START

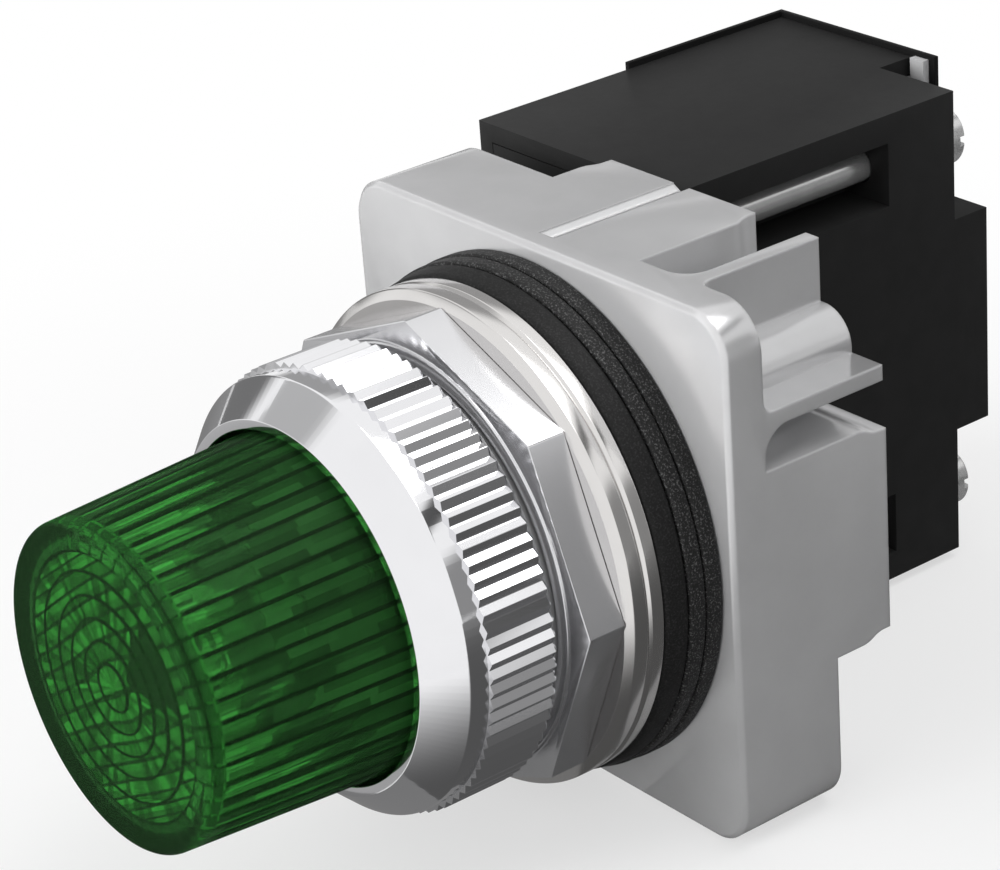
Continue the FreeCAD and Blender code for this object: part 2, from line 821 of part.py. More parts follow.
def rear_cover():
    """A thin folded guard: a wall on the left, a wall behind, and a window at each terminal."""
    rear_right = module_left + cover_right - cover_thickness
    side = block(
        (module_left - cover_thickness, module_left), (cover_rear_y - cover_side_length, cover_rear_y),
        (-cover_top, cover_top),
    )
    back = block(
        (module_left - cover_thickness, rear_right), (module_rear_y, cover_rear_y), (-cover_top, cover_top)
    )
    windows = []
    for sign in (-1, 1):
        window_top = module_top - cover_window_edge
        low, high = sorted((sign * (window_top - cover_window_height), sign * window_top))
        windows.append(block(
            (terminal_x - cover_window_width / 2, terminal_x + cover_window_width / 2),
            (module_rear_y - 1, cover_rear_y + 1), (low, high),
        ))
        windows.append(rod(
            long_head_radius + loose_fit, module_rear_y - 1, cover_rear_y + 1,
            -module_screw_x, sign * module_screw_z,
        ))
    return side.fuse(back).cut(windows).removeSplitter()


def core_leg_half_width():
    return (cavity_rear_y - cavity_front_y - 2 * lamination_fit) / 6


def bobbin_half_height():
    return coil_length + 1.5 * bobbin_wall


def transformer_core():
    """Shell-type laminated core with a centre leg that stands upright."""
    leg = core_leg_half_width()
    window_top = bobbin_half_height() + lamination_fit
    half_height = window_top + leg
    x_range = (module_middle_x - lamination_stack / 2, module_middle_x + lamination_stack / 2)
    y_range = (module_middle_y - 3 * leg, module_middle_y + 3 * leg)
    body = block(x_range, y_range, (-half_height, half_height))
    windows = []
    for sign in (-1, 1):
        low, high = sorted((module_middle_y + sign * leg, module_middle_y + sign * 2 * leg))
        windows.append(block((x_range[0] - 1, x_range[1] + 1), (low, high), (-window_top, window_top)))
    return body.cut(windows)


def around_leg(build_start, build_end, z_start, z_end):
    """A rectangular ring round the centre leg, between two distances from it."""
    rings = []
    for build in (build_end, build_start):
        half_x = lamination_stack / 2 + build
        half_y = core_leg_half_width() + build
        rings.append(block(
            (module_middle_x - half_x, module_middle_x + half_x),
            (module_middle_y - half_y, module_middle_y + half_y), (z_start, z_end),
        ))
    return rings[0].cut(rings[1])


def coil_bobbin():
    start = lamination_fit
    tube_end = start + bobbin_wall
    half = bobbin_half_height()
    body = around_leg(start, tube_end, -half, half)
    for z in (-half, -bobbin_wall / 2, half - bobbin_wall):
        body = body.fuse(around_leg(start, tube_end + coil_build, z, z + bobbin_wall))
    return body.removeSplitter()


def coil(sign):
    """Winding on one half of the bobbin, with rounded outer corners."""
    inner = lamination_fit + bobbin_wall
    low, high = sorted((sign * bobbin_wall / 2, sign * (bobbin_wall / 2 + coil_length)))
    ring = around_leg(inner, inner + coil_build, low, high)
    inner_corner = math.hypot(lamination_stack / 2 + inner, core_leg_half_width() + inner)
    corners = []
    for edge in ring.Edges:
        first, last = [vertex.Point for vertex in edge.Vertexes]
        distance = math.hypot(first.x - module_middle_x, first.y - module_middle_y)
        if abs(first.z - last.z) > coil_length / 2 and distance > inner_corner + coil_build / 2:
            corners.append(edge)
    return ring.makeFillet(coil_build / 2, corners)


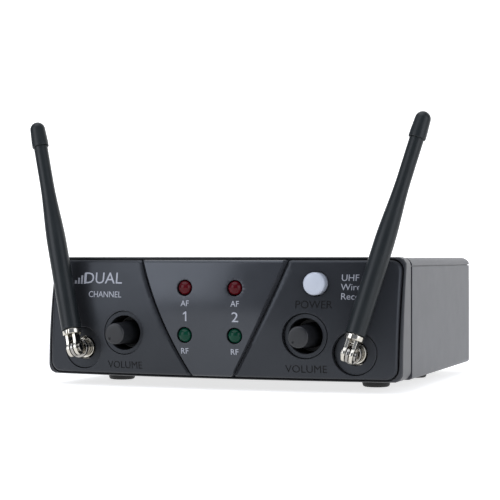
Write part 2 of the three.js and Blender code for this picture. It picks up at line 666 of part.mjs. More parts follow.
function antennaTip() {
  const { length, capLength, capRadius } = ANTENNA;
  const start = length - capLength;
  const dome = [1, 2, 3, 4].map((i) => {
    const angle = (i / 4) * (Math.PI / 2);
    return [capRadius * 0.93 * Math.cos(angle), length - capRadius * 0.93 * (1 - Math.sin(angle))];
  });
  const domeStart = length - capRadius * 0.93;
  const cap = turnedZ([[0, start], [capRadius, start], [capRadius * 0.93, domeStart], ...dome]);
  return cut(cap, cylinderZ(0, 0, 1.9, start - 1, start + 5.3, 10));
}

// ---------------------------------------------------------------- assembly

const receiver = new THREE.Group();

function place(name, body, material, parent = receiver) {
  const mesh = new THREE.Mesh(geometryOf(body), MATERIALS[material]);
  mesh.name = name;
  parent.add(mesh);
}

place('front_panel', frontPanel(), 'panel');
place('centre_panel', centrePanel(), 'centre');
place('front_bezel', frontBezel(), 'bezel');
place('top_cover', topCover(), 'shell');
place('bottom_case', bottomCase(), 'shell');
place('rear_panel', backPlate(), 'bezel');
place('main_board', mainBoard(), 'board');
place('control_board', controlBoard(), 'board');
place('ribbon_cable', ribbonCable(), 'cable');
place('audio_chip', box([-9, 9], [60, 70], [boardTop, boardTop + 3]), 'component');
place('regulator', box([10, 20], [90, 94], [boardTop, boardTop + 12]), 'component');
place('filter_capacitor', cylinderZ(2, 88, 4, boardTop, boardTop + 11), 'component');
place('power_button', powerButton(), 'button');
place('switch_plunger', switchPlunger(), 'component');
place('power_switch_body', switchBody(), 'component');
place('output_jack', outputJack(), 'component');
place('jack_nut', jackNut(), 'nickel');
place('dc_inlet', dcInlet(), 'component');

for (const spot of cornerPlaces(FOOT)) place(`foot_${spot.name}`, foot(spot), 'rubber');
for (const spot of cornerPlaces(CASE_SCREW)) {
  place(`case_screw_${spot.name}`, screw(spot, CASE_SCREW, 0.2, 1, 16), 'steel');
}
for (const spot of cornerPlaces(BOARD_SCREW)) {
  place(`board_screw_${spot.name}`, screw(spot, BOARD_SCREW, boardTop, 1.5, 3.4), 'steel');
}

for (const [channel, side] of CHANNELS) {
  place(`af_led_${channel}`, led(side * LED.x, LED.afZ), 'redLens');
  place(`rf_led_${channel}`, led(side * LED.x, LED.rfZ), 'greenLens');
  place(`volume_knob_${channel}`, knob(side * KNOB.x), 'knob');
  place(`pot_shaft_${channel}`, potShaft(side * KNOB.x), 'steel');
  place(`pot_body_${channel}`, potBody(side * KNOB.x), 'component');
}

for (const [name, side] of SIDES) {
  place(`rf_shield_${name}`, rfCan(side), 'can');
  place(`antenna_lead_${name}`, antennaLead(side), 'cable');
  place(`antenna_bush_${name}`, antennaBush(side * SOCKET.x), 'nickel');
  place(`antenna_nut_${name}`, antennaNut(side * SOCKET.x), 'nickel');

  const swivel = new THREE.Group();
  swivel.position.set(side * SOCKET.x, socketFloor - ANTENNA.pivotReach, SOCKET.z);
  swivel.rotation.y = side * THREE.MathUtils.degToRad(ANTENNA.outwardLean[name]);
  receiver.add(swivel);
  place(`antenna_hub_${name}`, antennaHub(), 'nickel', swivel);

  const arm = new THREE.Group();
  arm.rotation.x = -THREE.MathUtils.degToRad(ANTENNA.backLean[name]);
  swivel.add(arm);
  place(`antenna_pin_${name}`, antennaPin(), 'nickel', arm);
  place(`antenna_fork_${name}`, antennaFork(), 'nickel', arm);
  place(`antenna_rod_${name}`, antennaRod(), 'antenna', arm);
  place(`antenna_tip_${name}`, antennaTip(), 'antenna', arm);
}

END

Repeat all the entries exactly as given.

__EXERCISE OUTPUT__:
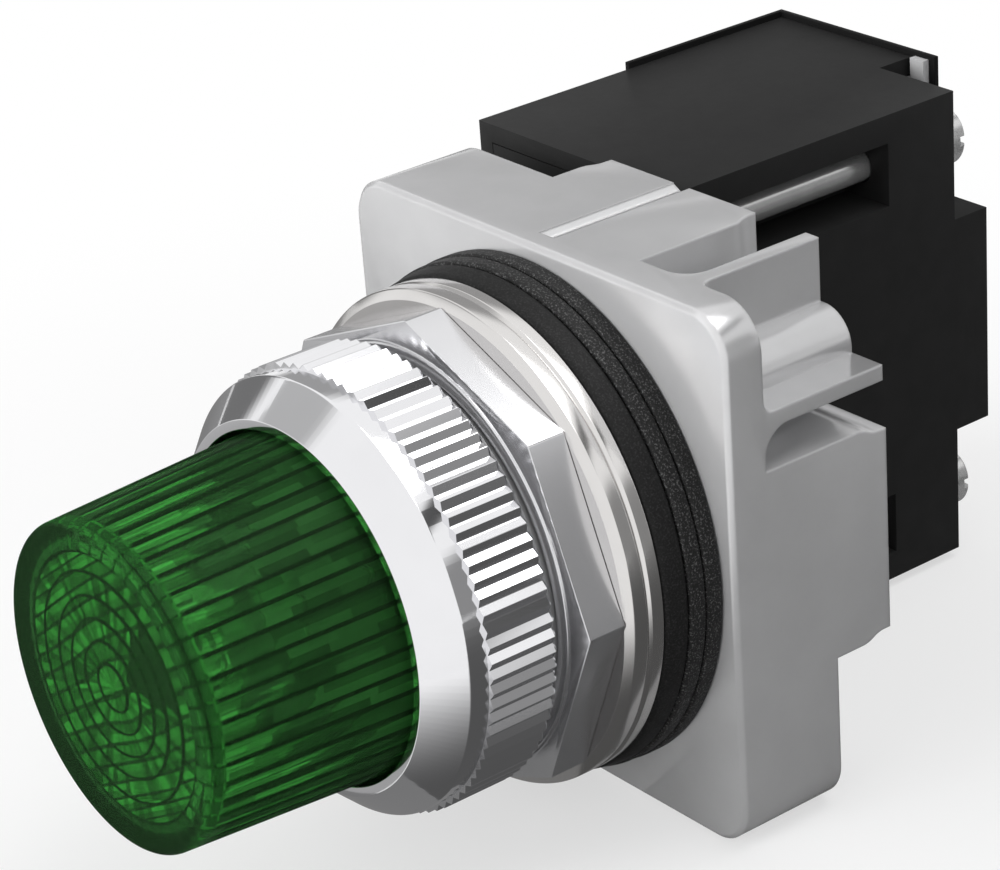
Continue the FreeCAD and Blender code for this object: part 2, from line 821 of part.py. More parts follow.
def rear_cover():
    """A thin folded guard: a wall on the left, a wall behind, and a window at each terminal."""
    rear_right = module_left + cover_right - cover_thickness
    side = block(
        (module_left - cover_thickness, module_left), (cover_rear_y - cover_side_length, cover_rear_y),
        (-cover_top, cover_top),
    )
    back = block(
        (module_left - cover_thickness, rear_right), (module_rear_y, cover_rear_y), (-cover_top, cover_top)
    )
    windows = []
    for sign in (-1, 1):
        window_top = module_top - cover_window_edge
        low, high = sorted((sign * (window_top - cover_window_height), sign * window_top))
        windows.append(block(
            (terminal_x - cover_window_width / 2, terminal_x + cover_window_width / 2),
            (module_rear_y - 1, cover_rear_y + 1), (low, high),
        ))
        windows.append(rod(
            long_head_radius + loose_fit, module_rear_y - 1, cover_rear_y + 1,
            -module_screw_x, sign * module_screw_z,
        ))
    return side.fuse(back).cut(windows).removeSplitter()


def core_leg_half_width():
    return (cavity_rear_y - cavity_front_y - 2 * lamination_fit) / 6


def bobbin_half_height():
    return coil_length + 1.5 * bobbin_wall


def transformer_core():
    """Shell-type laminated core with a centre leg that stands upright."""
    leg = core_leg_half_width()
    window_top = bobbin_half_height() + lamination_fit
    half_height = window_top + leg
    x_range = (module_middle_x - lamination_stack / 2, module_middle_x + lamination_stack / 2)
    y_range = (module_middle_y - 3 * leg, module_middle_y + 3 * leg)
    body = block(x_range, y_range, (-half_height, half_height))
    windows = []
    for sign in (-1, 1):
        low, high = sorted((module_middle_y + sign * leg, module_middle_y + sign * 2 * leg))
        windows.append(block((x_range[0] - 1, x_range[1] + 1), (low, high), (-window_top, window_top)))
    return body.cut(windows)


def around_leg(build_start, build_end, z_start, z_end):
    """A rectangular ring round the centre leg, between two distances from it."""
    rings = []
    for build in (build_end, build_start):
        half_x = lamination_stack / 2 + build
        half_y = core_leg_half_width() + build
        rings.append(block(
            (module_middle_x - half_x, module_middle_x + half_x),
            (module_middle_y - half_y, module_middle_y + half_y), (z_start, z_end),
        ))
    return rings[0].cut(rings[1])


def coil_bobbin():
    start = lamination_fit
    tube_end = start + bobbin_wall
    half = bobbin_half_height()
    body = around_leg(start, tube_end, -half, half)
    for z in (-half, -bobbin_wall / 2, half - bobbin_wall):
        body = body.fuse(around_leg(start, tube_end + coil_build, z, z + bobbin_wall))
    return body.removeSplitter()


def coil(sign):
    """Winding on one half of the bobbin, with rounded outer corners."""
    inner = lamination_fit + bobbin_wall
    low, high = sorted((sign * bobbin_wall / 2, sign * (bobbin_wall / 2 + coil_length)))
    ring = around_leg(inner, inner + coil_build, low, high)
    inner_corner = math.hypot(lamination_stack / 2 + inner, core_leg_half_width() + inner)
    corners = []
    for edge in ring.Edges:
        first, last = [vertex.Point for vertex in edge.Vertexes]
        distance = math.hypot(first.x - module_middle_x, first.y - module_middle_y)
        if abs(first.z - last.z) > coil_length / 2 and distance > inner_corner + coil_build / 2:
            corners.append(edge)
    return ring.makeFillet(coil_build / 2, corners)


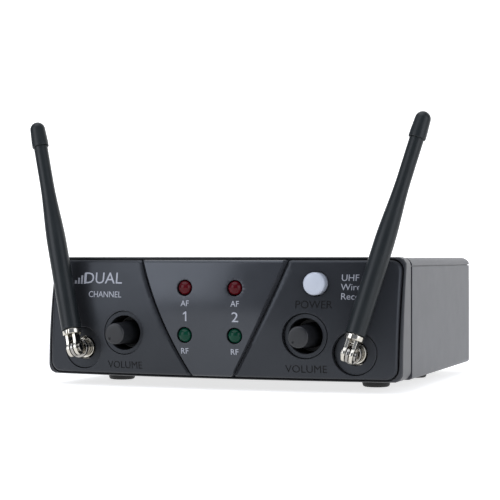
Write part 2 of the three.js and Blender code for this picture. It picks up at line 666 of part.mjs. More parts follow.
function antennaTip() {
  const { length, capLength, capRadius } = ANTENNA;
  const start = length - capLength;
  const dome = [1, 2, 3, 4].map((i) => {
    const angle = (i / 4) * (Math.PI / 2);
    return [capRadius * 0.93 * Math.cos(angle), length - capRadius * 0.93 * (1 - Math.sin(angle))];
  });
  const domeStart = length - capRadius * 0.93;
  const cap = turnedZ([[0, start], [capRadius, start], [capRadius * 0.93, domeStart], ...dome]);
  return cut(cap, cylinderZ(0, 0, 1.9, start - 1, start + 5.3, 10));
}

// ---------------------------------------------------------------- assembly

const receiver = new THREE.Group();

function place(name, body, material, parent = receiver) {
  const mesh = new THREE.Mesh(geometryOf(body), MATERIALS[material]);
  mesh.name = name;
  parent.add(mesh);
}

place('front_panel', frontPanel(), 'panel');
place('centre_panel', centrePanel(), 'centre');
place('front_bezel', frontBezel(), 'bezel');
place('top_cover', topCover(), 'shell');
place('bottom_case', bottomCase(), 'shell');
place('rear_panel', backPlate(), 'bezel');
place('main_board', mainBoard(), 'board');
place('control_board', controlBoard(), 'board');
place('ribbon_cable', ribbonCable(), 'cable');
place('audio_chip', box([-9, 9], [60, 70], [boardTop, boardTop + 3]), 'component');
place('regulator', box([10, 20], [90, 94], [boardTop, boardTop + 12]), 'component');
place('filter_capacitor', cylinderZ(2, 88, 4, boardTop, boardTop + 11), 'component');
place('power_button', powerButton(), 'button');
place('switch_plunger', switchPlunger(), 'component');
place('power_switch_body', switchBody(), 'component');
place('output_jack', outputJack(), 'component');
place('jack_nut', jackNut(), 'nickel');
place('dc_inlet', dcInlet(), 'component');

for (const spot of cornerPlaces(FOOT)) place(`foot_${spot.name}`, foot(spot), 'rubber');
for (const spot of cornerPlaces(CASE_SCREW)) {
  place(`case_screw_${spot.name}`, screw(spot, CASE_SCREW, 0.2, 1, 16), 'steel');
}
for (const spot of cornerPlaces(BOARD_SCREW)) {
  place(`board_screw_${spot.name}`, screw(spot, BOARD_SCREW, boardTop, 1.5, 3.4), 'steel');
}

for (const [channel, side] of CHANNELS) {
  place(`af_led_${channel}`, led(side * LED.x, LED.afZ), 'redLens');
  place(`rf_led_${channel}`, led(side * LED.x, LED.rfZ), 'greenLens');
  place(`volume_knob_${channel}`, knob(side * KNOB.x), 'knob');
  place(`pot_shaft_${channel}`, potShaft(side * KNOB.x), 'steel');
  place(`pot_body_${channel}`, potBody(side * KNOB.x), 'component');
}

for (const [name, side] of SIDES) {
  place(`rf_shield_${name}`, rfCan(side), 'can');
  place(`antenna_lead_${name}`, antennaLead(side), 'cable');
  place(`antenna_bush_${name}`, antennaBush(side * SOCKET.x), 'nickel');
  place(`antenna_nut_${name}`, antennaNut(side * SOCKET.x), 'nickel');

  const swivel = new THREE.Group();
  swivel.position.set(side * SOCKET.x, socketFloor - ANTENNA.pivotReach, SOCKET.z);
  swivel.rotation.y = side * THREE.MathUtils.degToRad(ANTENNA.outwardLean[name]);
  receiver.add(swivel);
  place(`antenna_hub_${name}`, antennaHub(), 'nickel', swivel);

  const arm = new THREE.Group();
  arm.rotation.x = -THREE.MathUtils.degToRad(ANTENNA.backLean[name]);
  swivel.add(arm);
  place(`antenna_pin_${name}`, antennaPin(), 'nickel', arm);
  place(`antenna_fork_${name}`, antennaFork(), 'nickel', arm);
  place(`antenna_rod_${name}`, antennaRod(), 'antenna', arm);
  place(`antenna_tip_${name}`, antennaTip(), 'antenna', arm);
}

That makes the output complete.